Both direct (e.g., specific birth control or immigration laws) and indirect policies impact demographics significantly. For instance, economic growth can lead to lower birth rates as children become a cost rather than a labor asset. Educational opportunities for women are consistently linked to lower fertility. Urbanization tends to lower birth rates due to lifestyle changes, higher costs of raising children, and increased exposure to modern ideas and services.
Population Momentum
Population momentum explains the phenomenon of continued population growth even after fertility rates have declined to or below replacement level. This occurs because a large proportion of the population is still in or about to enter their reproductive years. Even if each couple has fewer children, the sheer number of reproductive-age individuals means that the total number of births can still exceed deaths for a significant period. It's a key reason why population growth can be difficult to predict and manage in the short term, acting as a "lag effect" of past high fertility.

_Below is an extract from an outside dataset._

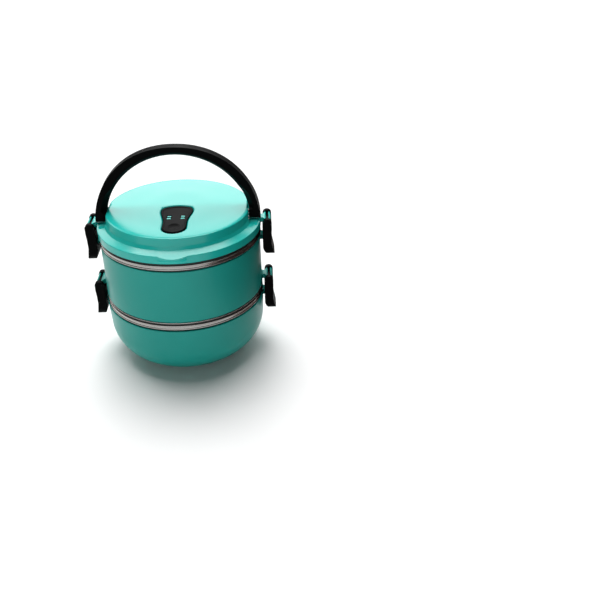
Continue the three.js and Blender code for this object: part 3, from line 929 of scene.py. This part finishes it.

Population Dependency Ratios
The dependency ratio is a key demographic indicator calculated as:
\text{Dependency Ratio} = \frac{\text{Number of Dependents (0-14 + 65+)}}{\text{Working Population (15-64)}} \times 100
It expresses the number of dependents for every 100 people in the working-age group.
High dependency ratios can place a substantial economic and social burden on the working population in a country. This leads to increased demand and expenditure for public services such as social security, pensions, healthcare, and education, potentially diverting resources from economic development or leading to higher taxes.
Case Studies: Niger vs. Japan
Niger: Represents a country in an early stage of demographic transition (likely Stage 2). It exhibits very high birth rates, a predominantly youthful population (a wide base on its age-sex pyramid), and consequently, very high dependency ratios. This places immense pressure on limited resources, educational systems, and job markets, requiring significant investment in youth services and future employment opportunities.
Japan: Represents a country in an advanced stage of demographic transition (likely Stage 5). It is characterized by very low fertility rates, an extensively aging population (a narrow base and wide top on its age-sex pyramid), and resulting low dependency ratios for the young but very high dependency ratios for the elderly. This highlights significant challenges like labor shortages, immense strain on pension and healthcare systems, and potential economic stagnation without active immigration or technological innovation to offset the demographic imbalance.